O fecho do narrador: "Olhe, meu amigo, seu cunhado pode até não saber, mas, com certeza, no fundo, no fundo, alguma coisa ele tem do PT".
Vende-se o PT como um partido do contra, que torce pelo pior ou que se aproveita dele.

Na linha do marketing eleitoral, Lula acusa o governo de não fazer nada para reduzir a pobreza -e de nem sequer reconhecer sua influência nos programas de renda mínima. E, ao mesmo tempo, acena com um plano contra a fome. Em essência, mais uma bolsa para a compra de alimentos.
O projeto se apresenta inspirado no "selo da alimentação", que, criado nos Estados Unidos, teve, no Brasil, várias versões em tíquetes de produtos e cestas básicas.
Muitos deles, entretanto, acabaram ou foram reduzidos devido a desperdícios e à roubalheira -fruto da falta de fiscalização combinada com o excesso de esperteza. Da mesma maneira os bilhões gastos com as atuais ações de renda mínima, em suas versões estaduais e municipais, correm o risco de sair pelo ralo por incompetência de gestão. Várias entidades diferentes administram recursos para o mesmo fim; uma empresa privada que assim funcionasse quebraria.
Tradicionalmente, no Brasil, o que se vê são planos de assistência social, mesmo os mais bem-intencionados, gastarem mais do que deveriam em gerência.

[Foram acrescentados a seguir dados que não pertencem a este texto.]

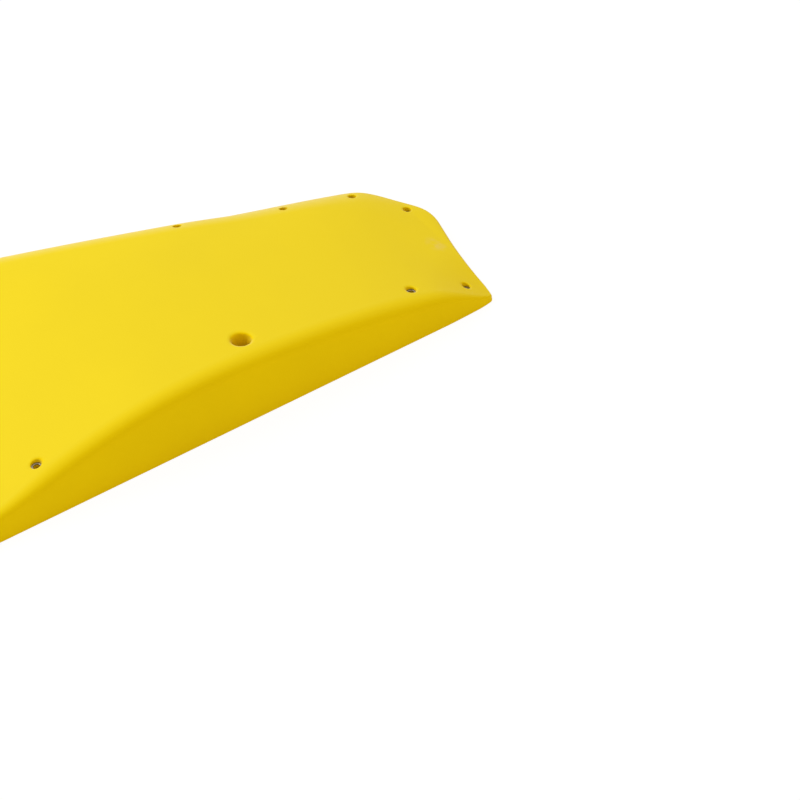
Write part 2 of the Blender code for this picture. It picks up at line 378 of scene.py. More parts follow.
def add_grain(tree, shader, grain_scale, patch_scale, distance, strength):
    grain = add_node(tree, "ShaderNodeGroup", node_tree=grain_group)
    grain.inputs["Grain Scale"].default_value = grain_scale
    grain.inputs["Patch Scale"].default_value = patch_scale
    bump = add_node(tree, "ShaderNodeBump")
    bump.inputs["Distance"].default_value = distance
    bump.inputs["Strength"].default_value = strength
    feed(tree, bump, {"Height": grain.outputs["Height"]})
    feed(tree, shader, {"Normal": bump.outputs["Normal"]})
    return grain.outputs["Patches"]


print("helpers for materials: ramp, mix_colour, new_material, add_grain")

# %% Masks for painted sheen and a painted highlight
# Strength of the broken patch of painted sheen near the right end.
PATCH_SHEEN_AMOUNT = 0.75


def facing(tree, coords, direction, low, high, amount):
    turned = add_node(tree, "ShaderNodeVectorMath", operation="DOT_PRODUCT")
    tree.links.new(coords.outputs["Normal"], turned.inputs[0])
    turned.inputs[1].default_value = direction
    return ramp(tree, turned.outputs["Value"], low, high, 0, amount)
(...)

Se é para haver um debate sério -e não a troca de imagens estereotipadas criadas por publicitários que fazem de candidatos simples produtos-, o eleitor sairia ganhando se fossem apresentados uns poucos números, ou seja, quanto se deve gastar a mais nos programas de renda mínima (e como se devem gerenciar os recursos de modo que eles se complementem nas esferas federal, estadual e municipal) para que, em quatro anos, se acabe com a fome.

Claro que isso é chato, aborrecido, não rende votos, está mais para artigos técnicos. Talvez estejamos mesmo condenados a fazer da eleição um circo de mídia, no qual o eleitor, sempre iludido, faça o papel daquele personagem com o nariz vermelho.
É como se o eleitor tivesse sempre alguma coisa de palhaço.

PS - Técnicos apresentam uma solução para reduzir desperdícios: um sistema unificado de informações que contenha os dados de todas as famílias beneficiadas com os programas federal, estaduais e municipais de renda mínima. Um mesmo cartão serviria para todos esses programas. É claro que seria preciso convencer os políticos a repartir espaço. Talvez seja mais fácil acabar antes com a fome.